The disadvantage is the fact that you're obligated to move. The outcome of the move is not determined though.

b3n

Go is a turn based game without this feature (or bug?) because you aren't forced to move, you can instead pass. Both players passing in a row implies neither player thinks they can improve their position and the game ends.

bubblyworld

I think zugzwang makes chess endgames richer - the fewer ways you can make a draw, the better, in my opinion. Maybe that's less appealing in go because games can go on for so much longer? At least in 19x19.

bitshiftfaced

It's kind of an illusion when you think about it. "Whose turn it is" is an inseparable part of the game state. If any move makes the game state worse this turn, then the game state was already bad before this turn.

helloplanets

You can infer the game state from way before a zugzwang is played out on the board, and if you're on the losing side of the eventual zugzwang, it's normal to resign.

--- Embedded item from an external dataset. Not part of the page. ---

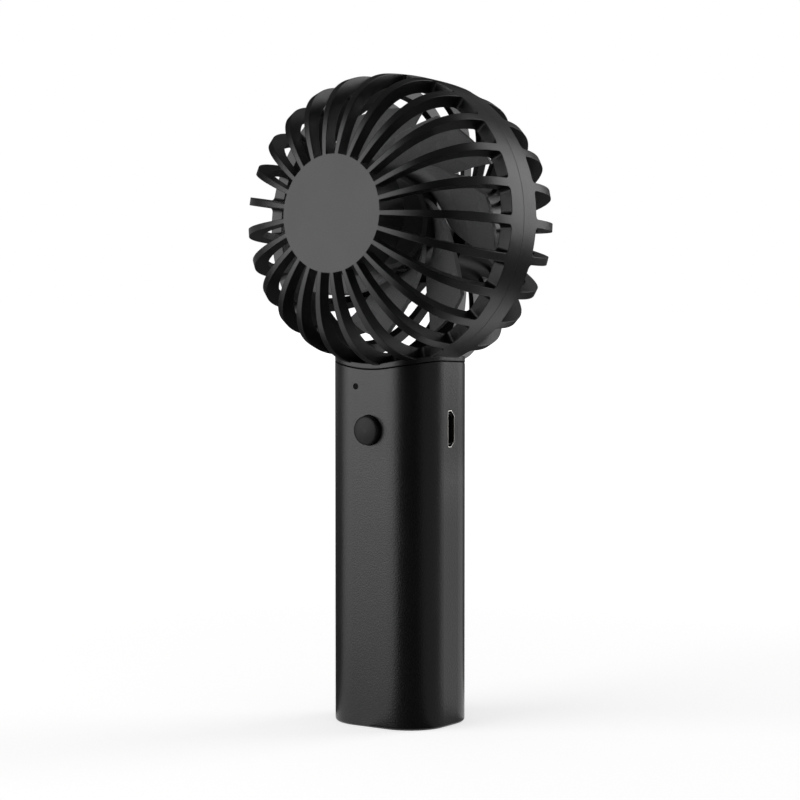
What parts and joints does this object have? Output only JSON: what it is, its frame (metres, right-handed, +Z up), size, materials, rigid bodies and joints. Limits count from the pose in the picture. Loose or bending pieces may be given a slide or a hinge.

But if you were allowed to pass your turn, and both players see the draw coming because of a forced repetition, they'll just call it a draw before it even plays out. So the game would play out differently from the same position, if that rule existed. Essentially changing the way you would evaluate any given position.

stabbles

It's not necessarily an illusion. If chess is solved and it turns out white wins with perfect play, black's first move is zugzwang.

T0Bi

Source? Because I'm pretty sure it's not closed and Wikipedia seems to agree with me:

"No complete solution for chess in either of the two senses is known, nor is it expected that chess will be solved in the near future (if ever)".

https://en.wikipedia.org/wiki/Solving_chess

stabbles

If chess is solved and white wins, black is always in Zugzwang. We might not know.